I've thought about it, but I bite my fingernails and my mother would be mortified! lol


----------



## Mrs. Homesteader (May 10, 2002)

mistletoad said:


> I've thought about it, but I bite my fingernails and my mother would be mortified! lol


Don't tell them!!! Just post them for us.  We can keep a secret.


----------



## mamajohnson (Nov 27, 2002)

Mrs. Homesteader said:


> Don't tell them!!! Just post them for us.  We can keep a secret.


I AGREE!!!
I seriously need one on knitting short finger gloves. I am totally confused.


----------



## BamaSuzy (May 10, 2002)

whew! I THINK I understand it now! But I won't be sure until I get that first side knitted and get to the neck!!! I'm going to try it this weekend (if my farm store is not ultra-busy (which I hope hope hope it is!  so I'll let ya'll know how it goes!

THANK YOU SO MUCH!!!!!


----------



## BamaSuzy (May 10, 2002)

IT WORKED!!!! I now have knitted a baby sweater 3/4 of the way....the neckline is BEAUTIFUL!  I really couldn't understand this until I got to that point and then had to add on the other ball of yarn and do all that! I'm using a pattern from a 1979 magazine that my daughter picked up for me at the Salvation Army thrift store! 

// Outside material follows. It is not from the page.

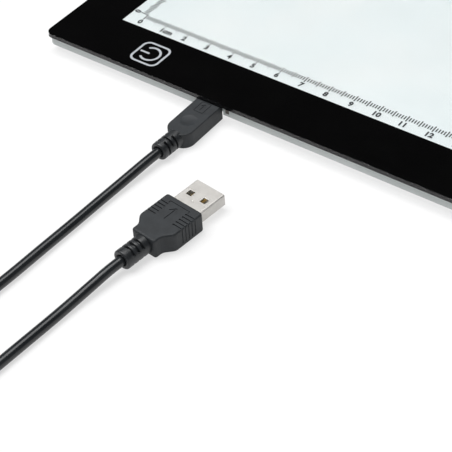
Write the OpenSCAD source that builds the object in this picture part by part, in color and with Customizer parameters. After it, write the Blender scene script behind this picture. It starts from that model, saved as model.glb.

THANK YOU AGAIN SO MUCH!!!


----------



## GardenNut (Sep 7, 2010)

Hooray!


----------



## Marchwind (May 10, 2002)

BamaSuzy, there are lots of times when things just do NOT make any sense at all. I call these leap of faith moments. Sometimes you just have to *NOT* think about it and just do what it says and as you work it, or when you finish, you will have a better understanding of what happened. Sock heels are this way. You just cannot think about it. Sometime we over think too much.

Now, not thinking about it and not understanding it are two different things. If you don't know what you are expected to do that is completely different. I am so glad you were able to finish this.

Don't forget to take pictures so we can see it too, PLEASE!


----------